Прервавшиеся начинания - страница 7
На рассвете состояние опьянения от лекарства закончилось. Ли спал сидя. Я попыталась встать, но потеряла сознание от боли. Теперь мы знали, что это было больше, чем просто выкидыш, и эмоциональная энергия оплакивания нашего потерянного ребенка была перенаправлена в другое русло. Нашей новой целью было физическое выживание, потому что боль усиливалась и я начала задыхаться.
Следующим звуком, который я услышала, был вой сирены «скорой помощи», которую вызвал Ли. Ли кричал, чтобы они пошевеливались и не дали мне умереть. Я снова потеряла сознание. Каждый ухаб на дороге отдавался у меня в области таза.
Врачи бегом занесли меня в отделение экстренной помощи. Послышались голоса: «У нее шок!» А затем наступила темнота. У меня пред глазами, окутанные белой клубящейся дымкой, стояли мои двоюродные бабушки Молли и Нэл, обе умершие, когда я еще училась в старших классах школы. Они улыбались. Меня это не пугало. Я думала, что они протянут мне руки, но вместо этого они лишь посмотрели на меня и ушли. Я проснулась в послеоперационной палате, а Ли шептал мне на ухо: «Не умирай, Дуби (прозвище, которое он мне дал), не надо, Дуби».
Когда я наконец пришла в сознание, мы оба испытали такое облегчение, оттого что я выжила, что мы были за несколько световых лет от того, чтобы оплакивать потерянную беременность. Вскоре мы узнали, что у нас была внематочная беременность – состояние, при котором оплодотворенная яйцеклетка прикрепляется вне матки. В моем случае это состояние не было своевременно диагностировано, результатом чего стал разрыв маточной трубы.
Мысль о том, что я могла умереть, повергла Ли в ужас. Он рассказал, что терапевт предупредил его перед моей операцией, что я нахожусь в тяжелом состоянии и могу погибнуть. После этого происшествия еще несколько месяцев у него был застывший взгляд. Я была благодарна, что осталась жива, и испытывала новое глубокое ощущение смысла жизни. И хотя я по-настоящему переживала это чувство духовного роста, я похоронила свое горе на несколько месяцев – здоровое состояние, учитывая, что должно было наступить хотя бы физическое выздоровление.
Пребывание в больнице было кошмаром. Никто не говорил со мной о том, что случилось. Сотрудники больницы старались не заходить в мою палату, если только мне не требовалась физическая помощь. Я знала, что само мое присутствие затрагивало неразрешенные эмоции, особенно среди сестер. Дважды, когда я звонила, чтобы мне ночью принесли одеяло, мне говорили, чтобы я перестала беспокоить их с этими одеялами, потому что их нет. Во второй раз, когда я спросила, не может ли кто-то сходить на другой этаж в поисках лишнего одеяла, мне предложили встать и одеться, раз уж мне так холодно. Я так и сделала, и на следующее утро сестра накричала на меня за то, что я лежу в постели в одежде.
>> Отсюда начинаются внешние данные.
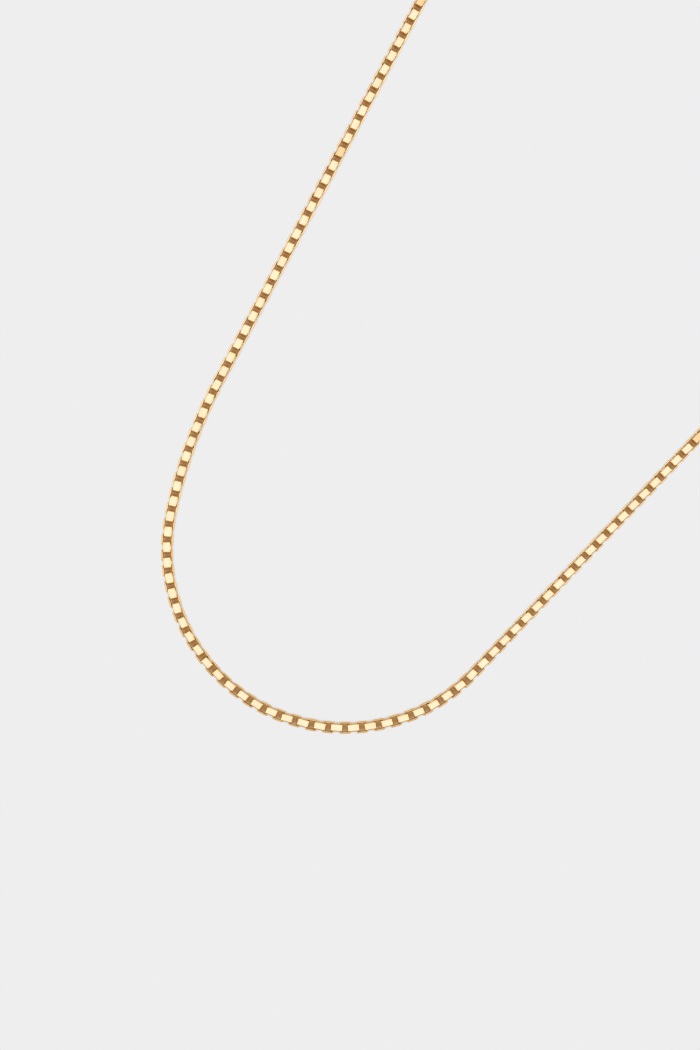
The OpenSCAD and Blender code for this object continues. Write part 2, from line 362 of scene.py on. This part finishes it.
for k, name in enumerate(stretch_names):
    before, after = stretch_middles[max(k - 1, 0)], stretch_middles[min(k + 1, STRETCHES - 1)]
    towards = (after - before) / np.linalg.norm(after - before)
    # How sharply the chain lies bent here, from the sag of this stretch between its neighbours
    at_an_end = k in (0, STRETCHES - 1)
    sag = 0.0 if at_an_end else np.linalg.norm(stretch_middles[k] - (before + after) / 2)
    frames = link_frames(name, towards)
    if k == FOOT_STRETCH - 1:
        foot = Vector(frames[FOOT_PLACE][0])
    points, normals, quads, dulls_and_shades = [], [], [], []
    for place, (centre, along, across, window) in enumerate(frames):
        axes = np.array((along, across, window))
        tilt = [math.radians(chance.gauss(0, spread)) for spread in TILT_SPREAD]
        turn = np.array(Matrix.Rotation(tilt[0], 3, "X") @ Matrix.Rotation(tilt[1], 3, "Y")
                        @ Matrix.Rotation(tilt[2], 3, "Z"))
        start = len(points) * len(template_points)
        points.append((template_points @ turn.T) @ axes + centre)
        normals.append((template_normals @ turn.T) @ axes)
        quads += [tuple(v + start for v in quad) for quad in template_quads]
        window_up = abs(window[2]) > 0.5
        # Painted shade: links with the window up are painted darker and yellower where the chain
        # bends; a little random dullness comes on top
        bend_shade = min(MOST_BEND_SHADE, sag / FULL_SHADE_SAG) if window_up else 0.0
        dull_and_shade = abs(chance.gauss(0, DULL_SPREAD)) + bend_shade
        # Painted shade: the listed links are painted darker and yellower, as if tilted out of the
        # overhead light
        if (k + 1, place) in PAINTED_DARK_LINKS:
            dull_and_shade = PAINTED_DARK_AMOUNT
        dulls_and_shades += [dull_and_shade] * len(template_points)
    mesh = bpy.data.meshes.new("links_%02d" % (k + 1))
    mesh.from_pydata(np.concatenate(points).tolist(), [], quads)
    mesh.polygons.foreach_set("use_smooth", [True] * len(mesh.polygons))
    mesh.normals_split_custom_set_from_vertices(np.concatenate(normals).tolist())
    # Flatness drives the painted highlight; the per-link value holds random dullness and painted
    # shade
    for attribute, values in (("flat", template_flats * len(frames)), ("dull_and_shade", dulls_and_shades)):
        mesh.attributes.new(attribute, "FLOAT", "POINT").data.foreach_set("value", values)
    mesh.update()
    add_piece("links_%02d" % (k + 1), mesh, name, chain_gold, name)


# ---------------------------------------------------------------- clasp, tab and rings

def copy_of(name):
    """A welded copy of a CAD node's mesh."""
    work = bmesh.new()
    work.from_mesh(nodes[name].data)
    bmesh.ops.remove_doubles(work, verts=work.verts, dist=WELD)
    mesh = bpy.data.meshes.new(name + "_copy")
    work.to_mesh(mesh)
    work.free()
    return mesh


def with_modifiers(mesh, *modifiers):
    """The mesh after the modifiers, which are (type, settings) pairs."""
    work = bpy.data.objects.new("work", mesh)
    bpy.context.scene.collection.objects.link(work)
    for kind, settings in modifiers:
        modifier = work.modifiers.new(kind, kind)
        for key, value in settings.items():
            setattr(modifier, key, value)
    evaluated = work.evaluated_get(bpy.context.evaluated_depsgraph_get())
    result = bpy.data.meshes.new_from_object(evaluated)
    bpy.data.objects.remove(work)
    result.polygons.foreach_set("use_smooth", [True] * len(result.polygons))
    return result


def cast_form(name):
    """The CAD form as a cast and tumbled piece: its edges softened all over."""
    return with_modifiers(
        copy_of(name),
        ("REMESH", {"mode": "VOXEL", "voxel_size": CAST_VOXEL}),
        ("SMOOTH", {"factor": 0.5, "iterations": CAST_SMOOTHING}))


def pressed_form(name, edge):
    """The CAD form as if cut from plate: its rims rounded, and its two faces kept level."""
    mesh = copy_of(name)
    work = bmesh.new()
    work.from_mesh(mesh)
    bmesh.ops.dissolve_limit(work, angle_limit=math.radians(1), verts=work.verts, edges=work.edges)
    level = max(work.faces, key=lambda face: face.calc_area()).normal.copy()
    rims = [e for e in work.edges if e.calc_face_angle(0) > math.radians(60)]
    bmesh.ops.bevel(work, geom=rims, offset=edge, segments=EDGE_SEGMENTS, profile=0.5,
                    affect="EDGES", clamp_overlap=False)
    for face in work.faces:
        face.smooth = abs(face.normal.dot(level)) < 0.999
    work.to_mesh(mesh)
    work.free()
    return mesh


def round_edged(name, width):
    """The CAD form with its sharp edges rounded."""
    mesh = copy_of(name)
    work = bmesh.new()
    work.from_mesh(mesh)
    bmesh.ops.dissolve_limit(work, angle_limit=math.radians(1), verts=work.verts, edges=work.edges)
    work.to_mesh(mesh)
    work.free()
    return with_modifiers(
        mesh,
        ("BEVEL", {"width": width, "segments": EDGE_SEGMENTS, "limit_method": "ANGLE",
                   "angle_limit": math.radians(50)}),
        ("WEIGHTED_NORMAL", {}))


def ring_form(name):
    """A round wire ring in the place of the CAD's, with rounded ends at its saw cut."""
    points, _ = cad_arrays(name)
    centre = points.mean(axis=0)
    axes = np.linalg.eigh((points - centre).T @ (points - centre))[1]
    normal, side = axes[:, 0], axes[:, 1]
    other = np.cross(normal, side)
    flat = np.stack(((points - centre) @ side, (points - centre) @ other), axis=1)
    middle_r = np.linalg.norm(flat, axis=1).max() - RING_WIRE_R

    # The saw cut is the widest gap between the CAD's points round the ring
    angles = np.unique(np.round(np.arctan2(flat[:, 1], flat[:, 0]), 5))
    gaps = np.diff(np.append(angles, angles[0] + 2 * math.pi))
    widest = int(gaps.argmax())
    half_cut = RING_HALF_CUT / middle_r
    begin = angles[widest] + gaps[widest] / 2 + half_cut
    end = begin + 2 * math.pi - 2 * half_cut

    # The wire's path: angles round the ring, each with the share of the wire's thickness there
    end_length = RING_END_LENGTH / middle_r
    head = []
    for step in range(RING_END_STEPS, 0, -1):
        a = math.pi / 2 * step / RING_END_STEPS
        thickness = 1 - RING_END_TAPER * (1 - math.cos(a))
        head.append((begin + end_length * (1 - math.sin(a)), thickness))
    middle = []
    for step in range(RING_STEPS + 1):
        a = begin + (end - begin) * step / RING_STEPS
        if begin + end_length < a < end - end_length:
            middle.append((a, 1.0))
    tail = [(begin + end - a, thickness) for a, thickness in reversed(head)]
    path = head + middle + tail

    vertices, faces = [], []
    for a, thickness in path:
        spoke = math.cos(a) * side + math.sin(a) * other
        r = RING_WIRE_R * thickness
        for j in range(RING_SIDES):
            b = 2 * math.pi * j / RING_SIDES
            outward = spoke * (middle_r + r * math.cos(b))
            vertices.append(centre + outward + normal * (r * math.sin(b)))
    for i in range(len(path) - 1):
        this, following = i * RING_SIDES, (i + 1) * RING_SIDES
        for j in range(RING_SIDES):
            beside = (j + 1) % RING_SIDES
            faces.append((this + j, this + beside, following + beside, following + j))
    last = (len(path) - 1) * RING_SIDES
    faces.append(tuple(range(RING_SIDES)))
    faces.append(tuple(last + j for j in reversed(range(RING_SIDES))))
    mesh = bpy.data.meshes.new(name + "_wire")
    mesh.from_pydata([tuple(v) for v in vertices], [], faces)
    work = bmesh.new()
    work.from_mesh(mesh)
    bmesh.ops.recalc_face_normals(work, faces=work.faces)
    work.to_mesh(mesh)
    work.free()
    mesh.polygons.foreach_set("use_smooth", [True] * len(mesh.polygons))
    return mesh


def add_finding(name, mesh, body, node):
    add_piece(name, mesh, body, finding_gold, node)


add_finding("clasp_shell", cast_form("clasp_body"), "clasp", "clasp_body")
add_finding("trigger_arm", pressed_form("clasp_trigger", TRIGGER_EDGE), "trigger", "clasp_trigger")
add_finding("rivet_pin", round_edged("clasp_rivet", RIVET_EDGE), "clasp", "clasp_rivet")
coil = add_piece("spring_coil", with_modifiers(copy_of("clasp_spring"), ("SUBSURF", {"levels": 2})),
                 "clasp", spring_steel, "clasp_spring")
add_finding("tab_plate", pressed_form("catch_tab", TAB_EDGE), "catch_tab", "catch_tab")
add_finding("tab_ring", ring_form("tab_jump_ring"), "tab_jump_ring", "tab_jump_ring")
add_finding("clasp_ring", ring_form("clasp_jump_ring"), "clasp_jump_ring", "clasp_jump_ring")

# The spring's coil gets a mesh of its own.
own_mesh(coil)


# ---------------------------------------------------------------- floor, light and camera

# The floor is off centre, so that the diagonal between its two triangles passes far from the
# necklace.
bpy.ops.mesh.primitive_plane_add(size=6.0, location=(0.5, -0.5, -0.02 * MM))
floor = bpy.context.object
floor.name = "floor"
floor.data.materials.append(floor_material())

view_middle = Vector((foot.x, foot.y, 0)) + VIEW_OFFSET


def softbox(name, place, size, radiance, colour=(1, 1, 1)):
    """A rectangular light that faces the middle of the view, with an even surface radiance."""
    light = bpy.data.lights.new(name, "AREA")
    light.shape = "RECTANGLE"
    light.size, light.size_y = size
    light.energy = math.pi * size[0] * size[1] * radiance
    light.color = colour
    lamp = bpy.data.objects.new(name, light)
    bpy.context.scene.collection.objects.link(lamp)
    lamp.location = (view_middle.x + place[0], view_middle.y + place[1], place[2])
    lamp.rotation_euler = (view_middle - lamp.location).to_track_quat("-Z", "Y").to_euler()


softbox("overhead_softbox", (0, 0.02, 0.5), (0.6, 0.6), 0.58, (1.0, 1.0, 1.15))
softbox("ceiling", (0, 0, 0.9), (2.2, 1.6), 0.34)
softbox("left_softbox", (-0.6, 0.05, 0.35), (0.6, 0.7), 1.1)
softbox("right_softbox", (0.6, 0.05, 0.35), (0.6, 0.7), 1.0)
softbox("back_softbox", (0, 0.7, 0.4), (0.6, 0.4), 0.3)

# The room is dim and warm where the metal mirrors it, and as pale as the floor where it is seen
# directly, past the floor's edge.
world = bpy.data.worlds.new("studio")
bpy.context.scene.world = world
world.use_nodes = True
room = world.node_tree
mirrored = room.nodes["Background"]
mirrored.inputs["Color"].default_value = (0.27, 0.20, 0.11, 1)
seen = room.nodes.new("ShaderNodeBackground")
seen.inputs["Color"].default_value = (FLOOR_GREY, FLOOR_GREY, FLOOR_GREY, 1)
rays = room.nodes.new("ShaderNodeLightPath")
mix = room.nodes.new("ShaderNodeMixShader")
room.links.new(rays.outputs["Is Camera Ray"], mix.inputs["Fac"])
room.links.new(mirrored.outputs["Background"], mix.inputs[1])
room.links.new(seen.outputs["Background"], mix.inputs[2])
room.links.new(mix.outputs["Shader"], room.nodes["World Output"].inputs["Surface"])

camera_data = bpy.data.cameras.new("camera")
camera = bpy.data.objects.new("camera", camera_data)
bpy.context.scene.collection.objects.link(camera)
camera.location = (view_middle.x, view_middle.y, CAMERA_HEIGHT)
camera_data.sensor_fit = "VERTICAL"
camera_data.sensor_height = 36.0
camera_data.lens = camera_data.sensor_height * (CAMERA_HEIGHT - LINK_W / 2) / VIEW_FIELD
camera_data.clip_start = 0.005
bpy.context.scene.camera = camera
bpy.context.scene.view_settings.view_transform = "Standard"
После этого я поняла, что лучше будет лежать дома, поэтому я выписалась из больницы и отправилась домой с Ли, который уложил меня у печки, завернув в спальные мешки. Единственное возражение против моей выписки из больницы исходило от моего терапевта, который был обеспокоен, что у меня до сих пор не было стула. Я уверила его, что, если у меня случится запор, он узнает об этом первым.
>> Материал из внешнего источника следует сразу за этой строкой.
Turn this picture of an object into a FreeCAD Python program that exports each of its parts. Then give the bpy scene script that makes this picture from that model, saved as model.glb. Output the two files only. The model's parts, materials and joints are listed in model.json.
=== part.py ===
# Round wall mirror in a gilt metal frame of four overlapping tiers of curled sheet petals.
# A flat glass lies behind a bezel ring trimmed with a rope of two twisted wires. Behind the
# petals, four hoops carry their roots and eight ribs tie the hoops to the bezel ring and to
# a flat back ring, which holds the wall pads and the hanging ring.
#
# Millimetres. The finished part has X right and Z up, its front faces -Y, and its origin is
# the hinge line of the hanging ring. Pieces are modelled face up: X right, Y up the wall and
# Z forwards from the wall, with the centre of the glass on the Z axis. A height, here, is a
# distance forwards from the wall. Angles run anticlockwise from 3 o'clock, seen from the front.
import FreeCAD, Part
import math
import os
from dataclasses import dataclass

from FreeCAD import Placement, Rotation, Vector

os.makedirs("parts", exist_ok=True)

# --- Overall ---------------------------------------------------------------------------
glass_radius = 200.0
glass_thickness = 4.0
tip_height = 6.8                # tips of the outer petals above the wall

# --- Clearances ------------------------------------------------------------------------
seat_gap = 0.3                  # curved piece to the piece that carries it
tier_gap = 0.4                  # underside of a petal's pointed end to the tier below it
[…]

Теперь мне ясно, что и Ли, и я были в состоянии глубокого шока. В попытке успокоить свои эмоции на следующей неделе мы вернулись к обычному расписанию занятий. Никто из нас не мог нормально оценить мое физическое состояние, поэтому мы, можно сказать, его игнорировали. Однако у горюющего тела есть безжалостный способ сделать так, чтобы его услышали. Хотя я каким-то образом умудрялась функционировать в течение трех месяцев после операции, у меня развилась страшная анемия вкупе с мононуклеозом. Проблемы с кровью вынудили меня пропустить шесть недель занятий. К счастью, преподаватели разрешали мне выполнить необходимые для выпуска задания дома.